The word nāqam (vengeance/vindication) requires careful handling. In Catholic tradition, vengeance belongs to God precisely because God alone sees with perfect justice; it is not private retaliation but the divine rectification of injustice. The phrase "executes vengeance for me" (wayyittēn nᵉqāmôt lî) literally means "he gives vindications to me" — the plural suggesting multiple acts of deliverance. David's enemies were real: political rivals, foreign armies, the house of Saul. But this vindication extends beyond military victory to moral vindication: God declares the righteous man innocent before the assembly of creation. This is the God of Deuteronomy 32:41, who sharpens his flashing sword to render judgment. Far from being a lesser theological moment, this verse confesses that divine justice is good news for the oppressed.
Verse 48 — "He rescues me from my enemies"
The final line of the cluster brings the abstractions of verses 46–47 into vivid personal experience: wayyaṣṣilēnî — "He delivered me," or in the present-continuous reading, "He rescues me." The tense shift is important: this is an ongoing rescue, not a one-time event. The enemies remain a present reality, yet the psalmist sings with the confidence of one for whom the outcome is already determined. The root (to snatch away, rescue) appears throughout Exodus and the liberation narratives, linking David's experience to Israel's archetypal deliverance from Egypt. The phrase thus situates the individual's struggle within the grand pattern of God's saving history.
Catholic tradition uniquely illuminates this passage through at least three interlocking doctrinal lenses.
The Living God and the Dead Idols. The Catechism teaches that "the living God" is not merely a metaphorical intensifier but a precise theological claim: God "is not governed by any principle higher than Himself" (CCC 212). The Church Fathers loved this contrast. St. Augustine, commenting on the parallel text in 2 Samuel 22, writes that the cry ḥay-YHWH distinguishes Israel's God from every pagan deity: "He does not merely exist, He subsists; He is the fullness of being" (En. in Ps. 17). Against the philosophical gods of the Academy — unmoved movers, pure abstractions — the Psalmist confesses a God who enters history, a God who moves.

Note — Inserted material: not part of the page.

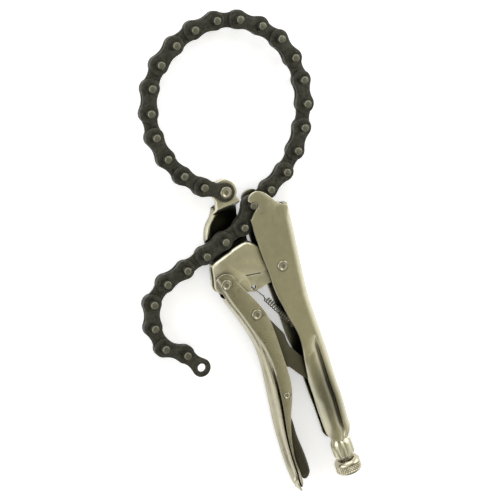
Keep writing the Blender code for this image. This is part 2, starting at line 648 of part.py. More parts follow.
# The lever seen square on: its rounded tip and its front edge, from the tip up to the jaw's pivot
LEVER_TIP = ((-0.0385, -0.1548), (-0.0362, -0.1530), (-0.0352, -0.1500))
LEVER_FRONT = (
    (-0.0354, -0.1420), (-0.0362, -0.1317), (-0.0353, -0.1250), (-0.0338, -0.1170), (-0.0308, -0.1066),
    (-0.0282, -0.0992), (-0.0245, -0.0911), (-0.0220, -0.0840), (-0.0206, -0.0767), (-0.0202, -0.0583),
    (-0.0200, -0.0442), (-0.0203, -0.0308), (-0.0227, -0.0210), (-0.0279, -0.0088),
)
LEVER_CHANNEL_Y = (-0.1060, -0.0912, -0.0743, -0.0636, -0.0537, -0.0429, -0.0249, -0.0087, 0.0200)
VALLEY_Y = (-0.1505, -0.1480, -0.1350, -0.1078, -0.0912, -0.0743, -0.0600, -0.0500)
VALLEY_OFFSETS = ((-0.0060, 0.0085), (0.0, 0.0056), (0.0, 0.0038))
VALLEY_START = 0.0006
CHANNEL_CORNER = 0.0016


def lever_silhouette():
    pivot = arc(LEVER_PIVOT, LEVER_BOSS_RADIUS, 20, 200, 9)
    left = LEVER_PIVOT[0] - BEYOND
    back = [(left, LEVER_PIVOT[1] - LEVER_BOSS_RADIUS), (left, LEVER_TIP[0][1])]
    return [*pivot, *back, *LEVER_TIP, *LEVER_FRONT]


def make_lever():
    lever = place("lever", loft_mesh([lever_section(y) for y in LEVER_SECTION_Y]), "satin_nickel", LEVER_PIVOT)
    channel = []
    for y in LEVER_CHANNEL_Y:
        web = along(LEVER_BACK, y) + SHEET + VALLEY_DEPTH * lever_blend(y)
        near = [(BEYOND, LEVER_INNER), (web + CHANNEL_CORNER, LEVER_INNER), (web, LEVER_INNER - CHANNEL_CORNER)]
        channel.append([Vector((x, y, z)) for x, z in near + [(x, -z) for x, z in reversed(near)]])
    combine(lever, "DIFFERENCE", place("cut_lever_channel", loft_mesh(channel)))
    slot_end = LEVER_PIVOT[1] - JAW_BOSS_RADIUS - SIDE_GAP
    left, right, top = LEVER_PIVOT[0] - BEYOND, LEVER_PIVOT[0] + BEYOND, LEVER_PIVOT[1] + BEYOND
    pivot_slot = [(left, slot_end), (right, slot_end), (right, top), (left, top)]
    slot = prism_mesh([pivot_slot], -LEVER_INNER, LEVER_INNER)
    combine(lever, "DIFFERENCE", place("cut_pivot_slot", slot))
    combine(lever, "INTERSECT", place("cut_lever_silhouette", prism_mesh([lever_silhouette()], -BEYOND, BEYOND)))
    valley = []
    for y in VALLEY_Y:
        depth = (VALLEY_DEPTH + VALLEY_START) * lever_blend(y) - VALLEY_START
        if y < TIP_END + 3 * SHEET:
            depth = VALLEY_START / 3
        back = along(LEVER_BACK, y)
        near = [(back + x, z) for x, z in VALLEY_OFFSETS]
        near[-1] = (back + depth, near[-1][1])
        valley.append([Vector((x, y, z)) for x, z in near + [(x, -z) for x, z in reversed(near)]])
    combine(lever, "DIFFERENCE", place("cut_valley", loft_mesh(valley)))
    for name, centre, radius in (
        ("cut_lever_pivot", LEVER_PIVOT, RIVET_RADIUS),
        ("cut_lever_link", LINK_PIVOT, RIVET_RADIUS),
        ("cut_lever_release", RELEASE_PIVOT, SMALL_RIVET_RADIUS),
    ):
        combine(lever, "DIFFERENCE", place(name, prism_mesh([hole(centre, radius)], -BEYOND, BEYOND)))


# The toggle link's edges between its head and its foot
LINK_LOWER = (
    (-0.0322, -0.0340), (-0.0290, -0.0500), (-0.0225, -0.0620), (-0.0192, -0.0680), (-0.0169, -0.0691),
    (-0.0138, -0.0741), (-0.0105, -0.0795), (-0.0060, -0.0850),
)
LINK_UPPER = (
    (-0.0030, -0.0720), (-0.0085, -0.0620), (-0.0122, -0.0560), (-0.0130, -0.0500), (-0.0129, -0.0455),
    (-0.0163, -0.0384), (-0.0190, -0.0326),
)


def make_toggle_link():
    head = arc(LINK_PIVOT, LINK_HEAD_RADIUS, 35, 215, 8)
    foot = arc(LINK_FOOT, LINK_FOOT_RADIUS, 215, 370, 6)
    rings = [[*head, *LINK_LOWER, *foot, *LINK_UPPER], hole(LINK_PIVOT, RIVET_RADIUS)]
    place("toggle_link", prism_mesh(rings, -LINK_HALF_WIDTH, LINK_HALF_WIDTH), "satin_nickel", LINK_PIVOT)


# The release lever's channel below its pivot, as (y, right edge, left edge, half width)
RELEASE_TAIL = (
    (-0.0995, -0.0277, -0.0306, 0.0043), (-0.1077, -0.0277, -0.0298, 0.0043), (-0.1175, -0.0279, -0.0328, 0.0043),
    (-0.1278, -0.0272, -0.0347, 0.0043), (-0.1385, -0.0270, -0.0352, 0.0043), (-0.1450, -0.0274, -0.0349, 0.0042),
    (-0.1478, -0.0288, -0.0339, 0.0037), (-0.1492, -0.0303, -0.0328, 0.0026),
)
RELEASE_HOLLOW = (
    (-0.1462, -0.0287), (-0.1385, -0.0270), (-0.1278, -0.0272), (-0.1175, -0.0279), (-0.1077, -0.0277),
    (-0.0990, -0.0277), (-0.0900, -0.0248), (-0.0800, -0.0222), (-0.0720, -0.0215),
)


RELEASE_NOSE = (-0.0219, -0.0677)
RELEASE_NOSE_RADIUS = 0.0020
RELEASE_LEFT = ((-0.0285, -0.0760), (-0.0294, -0.0840), (-0.0298, -0.0900), (-0.0301, -0.0980), (-0.0301, -0.1020))
RELEASE_RIGHT = ((-0.0277, -0.1020), (-0.0277, -0.0990), (-0.0248, -0.0900), (-0.0222, -0.0800))
RELEASE_BEND = 0.0018


def make_release_lever():
    """A pressed trigger: a nose under the link, a pivot, and a tail that widens to a round end."""
    half = LEVER_INNER - SIDE_GAP
    nose = arc(RELEASE_NOSE, RELEASE_NOSE_RADIUS, -10, 190, 6)
    outline = [*nose, *RELEASE_LEFT, *RELEASE_RIGHT]
    body = place("release_lever", prism_mesh([outline], -half, half), "satin_nickel", RELEASE_PIVOT)
    tail = []
    for y, right_edge, left_edge, reach in RELEASE_TAIL:
        bend = min(RELEASE_BEND, (right_edge - left_edge) * 0.6)
        near = [(left_edge, reach), (right_edge - bend, reach), (right_edge - bend * 0.3, reach - bend * 0.3)]
        near.append((right_edge, reach - bend))
        tail.append([Vector((x, y, z)) for x, z in near + [(x, -z) for x, z in reversed(near)]])
    combine(body, "UNION", place("join_tail", loft_mesh(tail)))
    hollow = []
    for y, right_edge in RELEASE_HOLLOW:
        near = [(RELEASE_PIVOT[0] - BEYOND, half - RELEASE_SHEET), (right_edge - RELEASE_SHEET, half - RELEASE_SHEET)]
        hollow.append([Vector((x, y, z)) for x, z in near + [(x, -z) for x, z in reversed(near)]])
    combine(body, "DIFFERENCE", place("cut_release_hollow", loft_mesh(hollow)))
    pivot_hole = prism_mesh([hole(RELEASE_PIVOT, SMALL_RIVET_RADIUS)], -BEYOND, BEYOND)
    combine(body, "DIFFERENCE", place("cut_release_pivot", pivot_hole))


def make_spring():
    """A close-wound extension spring hooked through the jaw's tab and round the handle's peg."""
    start, end = Vector(SPRING_START), Vector(SPRING_END)
    axis = (end - start).normalized()
    side = Vector((-axis.y, axis.x))
    lift = JAW_HALF + SPRING_WIRE_RADIUS + SEAT_GAP
    hook = Vector(SPRING_HOLE)
    points = [
        Vector((hook.x - 0.0003, hook.y - 0.0004, JAW_INNER - 0.0010)),
        Vector((hook.x + 0.0001, hook.y - 0.0005, JAW_INNER + SHEET / 2)),
        Vector((hook.x + 0.0003, hook.y - 0.0008, lift)),
        Vector((hook.x + 0.0022, hook.y - 0.0044, lift)),
        Vector((start.x - 0.0012, start.y + 0.0042, lift * 0.75)),
        Vector((start.x - 0.0014, start.y + 0.0014, lift * 0.40)),
    ]
    steps = 6
    for i in range(SPRING_TURNS * steps + 1):
        angle = 2 * math.pi * i / steps
        flat = start + (end - start) * i / (SPRING_TURNS * steps)
        flat = flat + side * SPRING_COIL_RADIUS * math.cos(angle)
        points.append(Vector((flat.x, flat.y, SPRING_COIL_RADIUS * math.sin(angle))))
    peg = Vector(SPRING_PEG)
    loop_radius = SPRING_PEG_RADIUS + SPRING_WIRE_RADIUS + RUNNING_GAP
    for x, y in arc(peg, loop_radius, 160, -120, 7):
        points.append(Vector((x, y, SPRING_WIRE_RADIUS)))
    curve = bpy.data.curves.new("tension_spring", "CURVE")
    curve.dimensions = "3D"
    curve.bevel_depth = SPRING_WIRE_RADIUS
    curve.bevel_resolution = 0
    curve.use_fill_caps = True
    spline = curve.splines.new("POLY")
    spline.points.add(len(points) - 1)
    for target, point in zip(spline.points, points):
        target.co = (point.x, point.y, point.z, 1.0)
    curve.materials.append(finish_material("spring_steel"))
    obj = bpy.data.objects.new("tension_spring", curve)
    obj.location = (-BOX_CENTRE[0], -BOX_CENTRE[1], MIDDLE_HEIGHT)
    bpy.context.scene.collection.objects.link(obj)


clear_scene()
make_fixed_handle()
make_screw()
make_jaw_back_plate()
make_jaw_front_shell()
make_lever()
make_toggle_link()
make_release_lever()
make_rivets()
make_spring()
make_chain()
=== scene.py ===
import json
import math

import bmesh
import bpy
from mathutils import Matrix, Vector


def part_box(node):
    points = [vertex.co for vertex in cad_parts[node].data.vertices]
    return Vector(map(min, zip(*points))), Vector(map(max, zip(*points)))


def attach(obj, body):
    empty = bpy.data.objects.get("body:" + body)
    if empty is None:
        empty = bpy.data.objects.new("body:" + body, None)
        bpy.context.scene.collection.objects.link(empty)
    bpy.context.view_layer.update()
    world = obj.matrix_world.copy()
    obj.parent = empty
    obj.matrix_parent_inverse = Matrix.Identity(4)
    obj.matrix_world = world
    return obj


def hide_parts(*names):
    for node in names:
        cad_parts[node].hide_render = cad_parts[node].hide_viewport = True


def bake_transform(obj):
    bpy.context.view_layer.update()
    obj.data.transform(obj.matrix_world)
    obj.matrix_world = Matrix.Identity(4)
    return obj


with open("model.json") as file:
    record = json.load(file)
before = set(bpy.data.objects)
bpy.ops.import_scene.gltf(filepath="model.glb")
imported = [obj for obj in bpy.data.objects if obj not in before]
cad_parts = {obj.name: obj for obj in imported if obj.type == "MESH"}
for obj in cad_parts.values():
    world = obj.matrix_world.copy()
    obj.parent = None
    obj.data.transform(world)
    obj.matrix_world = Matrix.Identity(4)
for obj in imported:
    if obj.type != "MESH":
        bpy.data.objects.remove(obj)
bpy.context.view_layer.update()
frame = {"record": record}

# Fixed handle: one long pressing of sheet steel, U-shaped at the jaw end and drawn in round the
# screw below, plated satin nickel. The front edges stay open, the nose is cut to a hook for the
# chain, and the lower end is crimped into a fluted neck that the screw is threaded through.
MM = 0.001
JOINTS = {joint["name"]: joint for joint in frame["record"]["behaviour"]["joints"]}
MAIN_RIVET = Vector(JOINTS["jaw_pivot"]["pos_m"])
HANDLE_HALF = 7.4
HANDLE_SHEET = 2.2
HANDLE_TOP = 38.0
SCREW_X = 0.9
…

Divine Vengeance as a Perfection of Justice. Catholic moral theology, following Aquinas, teaches that God's vengeance (vindicatio Dei) is not a passion but an act of justice ordered to the restoration of right order (ST II-II, q.108, a.1). The Catechism affirms that God is "full of goodness and love" yet also the "just Judge" (CCC 1040). Pope Benedict XVI, in Deus Caritas Est, notes that the desire for God to right wrongs is not un-Christian but a deep form of hope rooted in the Beatitudes: "Blessed are those who hunger and thirst for righteousness." The plea for divine vindication is, at its root, an act of surrender — placing justice in God's hands rather than one's own.

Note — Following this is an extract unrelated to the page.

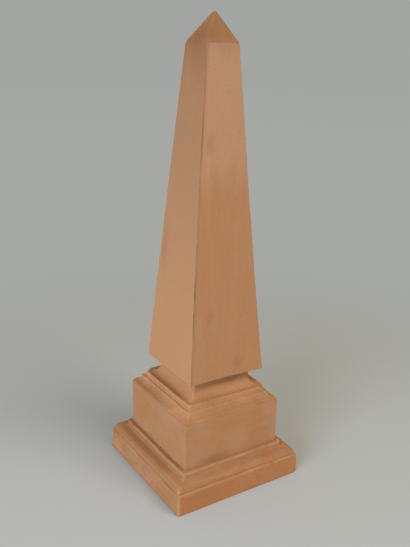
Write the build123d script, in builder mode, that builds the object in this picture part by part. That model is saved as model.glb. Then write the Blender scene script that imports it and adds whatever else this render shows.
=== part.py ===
from build123d import *
from math import atan2, degrees
import os

# A table-top terracotta obelisk, hollow and open underneath, standing on the rim of its plinth.
# It is built in courses, and each course is four pressed sides, bevelled at 45 degrees and luted
# together along the arrises. A course is made whole, cut back along its two diagonals to the front
# side, which faces -Y, and that side is turned about the vertical axis to the other three. The
# floor of the shaft and the pyramidion are single pieces. Millimetres, Z up, with the origin on
# the ground in the middle of the plinth.

# ---- driving dimensions ----

die_width = 121.6
die_height = 54.0
die_wall = 10.0
die_arris = 1.5

# base moulding, from the foot of the die outwards and down
base_ledge = 4.6
base_fillet_height = 4.8
base_cove_radius = 2.0
base_flat = 5.0
shoulder_radius = 5.0
shoulder_riser = 1.6

plinth_ledge = 2.6
plinth_height = 24.2
plinth_wall = 14.0
plinth_arris = 2.5
plinth_top_round = 2.0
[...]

Christ as the Fulfillment of the Rock. St. Paul explicitly identifies the rock of Israel's wilderness wandering with Christ (1 Cor 10:4). The Church Fathers, especially Origen and St. Hilary of Poitiers (Tractatus super Psalmos), read all Psalm 18's rock imagery as prophetic of Christ crucified and risen — the immovable foundation who nonetheless descends into the valley of death and ascends victorious. The "rescue from enemies" is thus read as the harrowing of hell, Christ snatching the souls of the just from the dominion of death.

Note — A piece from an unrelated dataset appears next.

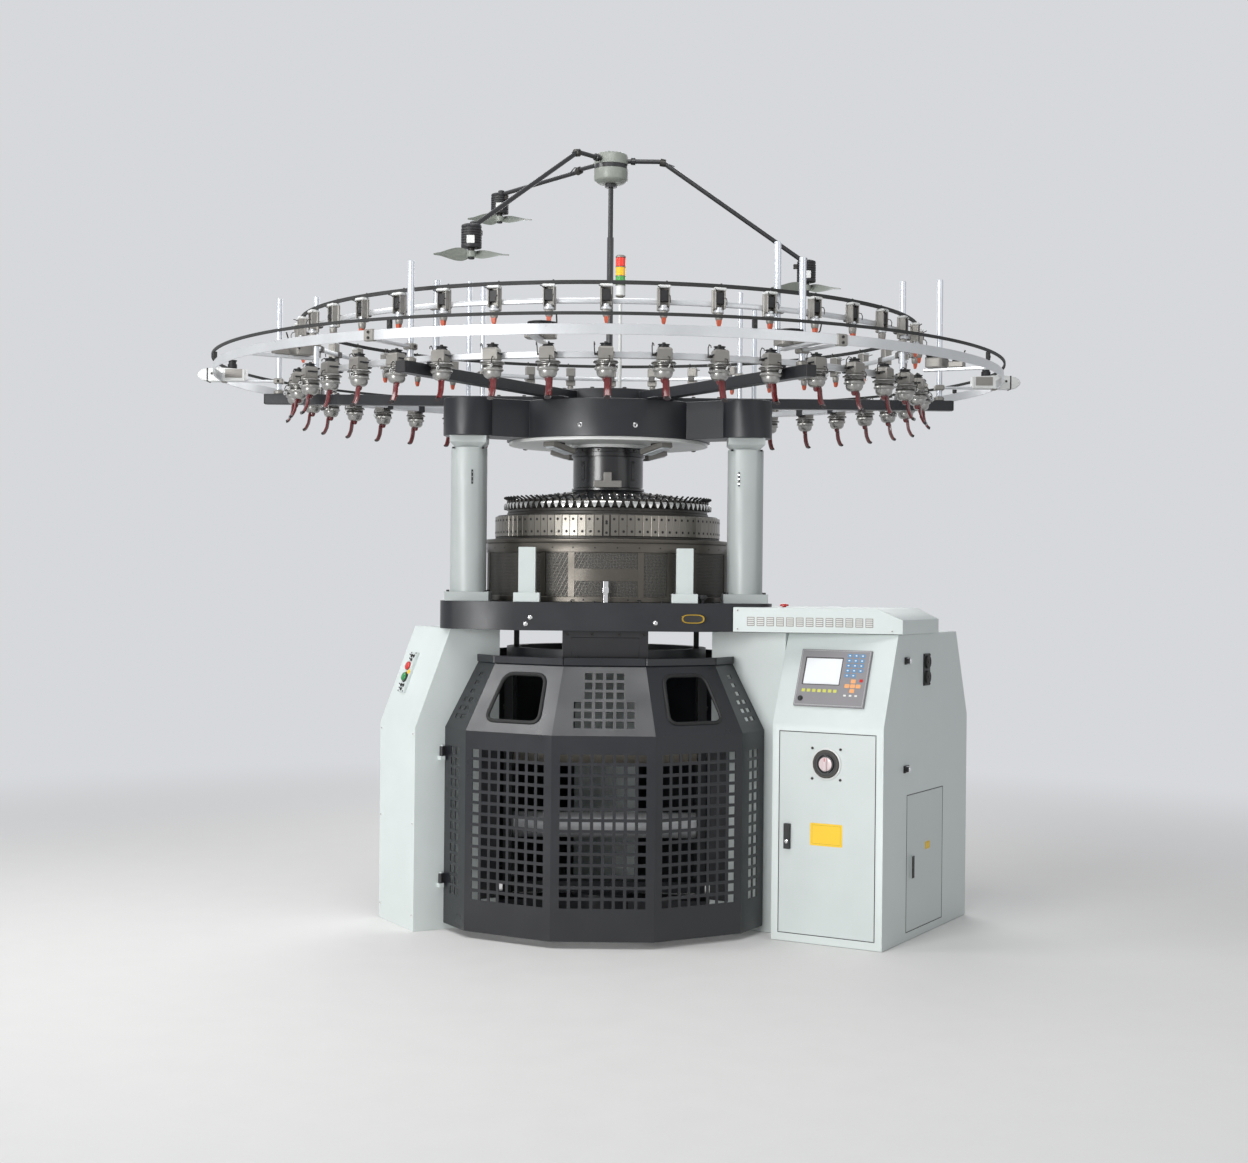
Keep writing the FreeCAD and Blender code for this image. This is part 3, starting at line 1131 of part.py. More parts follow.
# ---- all sub-parts ----
def main():
    os.makedirs("parts", exist_ok=True)
    save("base_frame", base_frame())
    save("leg_left", leg_left())
    save("leg_right", leg_right())
    save("leg_rear", leg_rear())
    save("bed_plate", bed_plate())
    save("columns", Part.makeCompound([column(angle) for angle in (LEFT, RIGHT, REAR)]))
    save("bed_posts", bed_posts())
    save("top_frame", top_frame())
    save("gate_front", gate_front())
    save("guard_left", guard_panel(LEFT, -LEG_WIDTH, (-2 * GUARD_R, 2 * GUARD_R), REAR_LEG_WIDTH / 2))
    save("guard_right", guard_panel(RIGHT, LEG_WIDTH, (2 * GUARD_R, 2 * GUARD_R), -REAR_LEG_WIDTH / 2))
    save("cam_skirt", cam_skirt())
    save("cam_ring", flat_ring(CAM_R, CAM_INNER_R, CAM_BOTTOM, CAM_TOP, CAM_SEGMENTS))
    save("feeder_crown", feeder_crown())
    save("needle_cylinder", flat_ring(CYLINDER_R, CYLINDER_R - CYLINDER_WALL, GEAR_BOTTOM + GEAR_THICK,
                                      CYLINDER_TOP))
    save("cylinder_gear", flat_ring(GEAR_R, GEAR_INNER_R, GEAR_BOTTOM, GEAR_BOTTOM + GEAR_THICK))
    save("needle_dial", needle_dial())
    save("dial_cover", dial_cover())
    save("dial_housing", dial_housing())
    save("dial_bracket", dial_bracket())
    save("ceiling_plate", ceiling_plate())
    save("grease_fitting", grease_fitting())
    save("drive_box", drive_box())
    save("drive_pinion", drive_pinion())
    save("takedown_frame", takedown_frame())
    save("takedown_roller_front", roller(0, ROLLER_R))
    save("takedown_roller_rear", roller(1, ROLLER_R))
    save("windup_roller", roller(2, WINDUP_R))
    save("creel_hub", creel_hub())
    save("creel_posts", creel_posts())
    save("feeder_ring_lower", feeder_ring_lower())
    save("yarn_levers", yarn_levers())
    save("feeder_ring_upper", feeder_ring_upper())
    save("belt_upper", belt_upper())
    save("outer_ring", outer_ring())
    save("belt_lower", belt_lower())
    save("belt_tensioners", belt_tensioners())
    lamp_place = (SIGNAL_X, SIGNAL_Y)
    lamp = prism(regular(SIGNAL_LAMP_R, BARREL_SIDES, 0, lamp_place), SIGNAL_LAMP_BOTTOM,
                 SIGNAL_LAMP_BOTTOM + SIGNAL_LAMP_HEIGHT)
    save("signal_pole", post(SIGNAL_POLE_R, HUB_TOP, SIGNAL_LAMP_BOTTOM, lamp_place))
    save("signal_lamp", lamp)
    save("fan_mast", fan_mast())
    save("fan_hub", fan_hub())
    save("fan_arms", Part.makeCompound([fan_arm(i) for i in range(len(FAN_PLACES))]))
    for i, name in enumerate(FAN_NAMES):
        save("propeller_" + name, propeller(i))
    save("cabinet_shell", cabinet_shell())
    save("cabinet_door", cabinet_door())
    save("switch_ring", switch_ring())
    save("main_switch", main_switch())
    save("door_handle", door_handle())
    save("side_door", side_door())
    save("side_latches", side_latches())
    save("cabinet_vents", cabinet_vents())
    save("operator_panel", operator_panel())
    save("cabinet_cover", cabinet_cover())
    save("cover_button", cover_button())
    save("button_strip", button_strip())
    save("stop_button", strip_button(STOP_S))
    save("start_button", strip_button(START_S))


main()
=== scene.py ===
"""Looks of the circular knitting machine: finishes, sheet guards, yarn feeders, cams, controls and stage.

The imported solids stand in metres. The pieces made here are written in millimetres about the same origin
and become metres when they turn into meshes. Legs stand at 210, 330 and 90 degrees.
"""
import math

import bpy
from bpy.props import FloatProperty, FloatVectorProperty, IntProperty, PointerProperty
from mathutils import Matrix, Vector
from mathutils.geometry import tessellate_polygon


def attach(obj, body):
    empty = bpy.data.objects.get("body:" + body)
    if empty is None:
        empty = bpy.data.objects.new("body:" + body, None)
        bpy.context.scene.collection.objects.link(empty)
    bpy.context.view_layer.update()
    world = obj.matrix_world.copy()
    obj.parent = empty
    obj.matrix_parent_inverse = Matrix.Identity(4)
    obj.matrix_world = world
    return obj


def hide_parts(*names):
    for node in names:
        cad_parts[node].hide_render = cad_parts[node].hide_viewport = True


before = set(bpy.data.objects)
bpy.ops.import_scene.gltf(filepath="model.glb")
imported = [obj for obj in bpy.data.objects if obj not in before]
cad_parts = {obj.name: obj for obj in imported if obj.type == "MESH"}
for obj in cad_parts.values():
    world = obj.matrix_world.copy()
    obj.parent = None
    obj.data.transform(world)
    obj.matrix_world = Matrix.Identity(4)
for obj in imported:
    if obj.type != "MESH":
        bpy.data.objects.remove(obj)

bl_info = {
    "name": "Circular knitting machine",
    "version": (1, 0, 0),
    "blender": (4, 5, 0),
    "location": "View3D > Sidebar > Knitting",
    "description": "Finishes and details of a circular knitting machine over its packed solids",
    "category": "Object",
}

MM = 0.001
# Metres, and a count, for the drum's mesh and the needle bed's grooves
DRUM_MESH_R = 0.565
MESH_PITCH = 0.0065
NEEDLE_SLOTS = 720
# Millimetres, and counts, for the sheet guard
GRILLE_MIDDLE = 501
GRILLE_ROWS = 14
GRILLE_COLUMNS = 8
COLLAR_R = 700
COLLAR_TOP = 1235
LEFT, RIGHT, REAR = 210.0, 330.0, 90.0
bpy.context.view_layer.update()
FINISHES = {}


# ---- settings ----
def colour_setting(name, description, shade):
    """Colour that a user may change, written as the screen shows it."""
    return FloatVectorProperty(name=name, description=description, subtype="COLOR_GAMMA", size=3, min=0.0,
                               max=1.0, default=[c / 255 for c in shade])


def length_setting(name, description, millimetres):
    """Length that a user may change, in metres."""
    return FloatProperty(name=name, description=description, default=millimetres * MM, min=0.0,
                         subtype="DISTANCE", unit="LENGTH", precision=4)


class KnittingColours(bpy.types.PropertyGroup):
    """Colours of the machine's finishes."""
    casing: colour_setting("Casing", "Satin paint of the legs, columns and cabinet", (209, 217, 215))
    frame_paint: colour_setting("Frame", "Dark paint of the bed, head plate and creel arms", (29, 31, 35))
    guard: colour_setting("Guard", "Dark paint of the sheet guards", (22, 24, 29))
    cam: colour_setting("Cam plates", "Ground steel of the cam ring", (126, 122, 115))
    skirt: colour_setting("Lower drum", "Steel of the drum under the cam ring", (90, 86, 80))
    mesh: colour_setting("Mesh", "Dark mesh in the lower drum's panels", (96, 94, 90))
    alloy: colour_setting("Cast alloy", "Bodies of the yarn feeders and guide units", (146, 143, 138))
    rod: colour_setting("Rods", "Creel rods and feeder rings", (214, 218, 224))
    lever: colour_setting("Levers", "Glossy stop levers of the feeders", (98, 24, 26))
    ivory: colour_setting("Fans", "Plastic of the fan hub and blades", (138, 143, 135))
    plate: colour_setting("Plates", "Blank plates on the cabinet", (240, 196, 24))
    floor: colour_setting("Floor", "Pale floor", (236, 235, 233))
    backdrop: colour_setting("Backdrop", "Plain background that the floor runs out into", (214, 216, 219))


class KnittingSizes(bpy.types.PropertyGroup):
    """Sizes and counts of the machine's details."""
    grille_hole: length_setting("Grille hole", "Side of the square holes in the gate", 34)
    grille_pitch: length_setting("Grille pitch", "Distance between the square holes", 48)
    vent_hole: length_setting("Vent hole", "Side of the holes in the gate's sloping top", 32)
    cam_plates: IntProperty(name="Cam plates", description="Plates round the cam ring", default=90, min=12,
                            max=180)
    holders: IntProperty(name="Feeder holders", description="Yarn holders round the crown", default=84,
                         min=12, max=168)
    lever_drop: length_setting("Lever drop", "How far a stop lever hangs under its feeder", 84)
    rod_radius: length_setting("Rod radius", "Radius of the creel rods", 14)
    blade_twist: FloatProperty(name="Blade twist", description="Twist of the fan blades from hub to tip",
                               default=math.radians(44), subtype="ANGLE", unit="ROTATION")
    lens: FloatProperty(name="Lens", description="Camera's focal length in millimetres", default=52.5,
                        min=10.0)


# ---- shapes ----
def around(angle):
    """Place whose X runs outward at this angle and whose Y runs anticlockwise from it."""
    return Matrix.Rotation(math.radians(angle), 4, "Z")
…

The opening cry "Yahweh lives!" is a direct challenge to the practical atheism that the Second Vatican Council identified as one of the most serious dangers of our age (Gaudium et Spes 19) — the habit of living as though God does not act in history. Contemporary Catholics can use verse 46 as a daily orienting acclamation, especially in moments of discouragement when God seems absent or silent.
The theology of divine vengeance in verse 47 offers pastoral relief to those carrying the weight of injustice — victims of abuse, persecution, or systemic oppression who are told that Christian forgiveness means suppressing the desire for justice. These verses give permission to hand that desire to God rather than either suppressing it or acting on it violently. "Vengeance is mine, says the Lord" (Rom 12:19) is not a threat; it is a liberation.
Finally, verse 48's ongoing rescue ("He rescues me") invites Catholics to develop what St. Ignatius called consolation — the spiritual discipline of remembering past deliverances as evidence of God's present fidelity. Keeping a "rescue journal" — concrete instances when God intervened — turns this verse from poetry into testimony.
Typological and Spiritual Senses
In the tradition of the Fathers, this cluster finds its fullest meaning in Christ. "Yahweh lives!" reaches its eschatological apex in the proclamation of Easter: Surrexit Dominus vere — "The Lord has truly risen." Christ is the Living One (ho zōn, Rev 1:18) who declares "I was dead, and behold I am alive forevermore." He is himself the Rock (petra, 1 Cor 10:4) upon whom the Church is built. His "vengeance" is the Resurrection by which death itself is overthrown, and his rescue of humanity from the enemies of sin and death fulfills every individual cry for deliverance embedded in Psalm 18.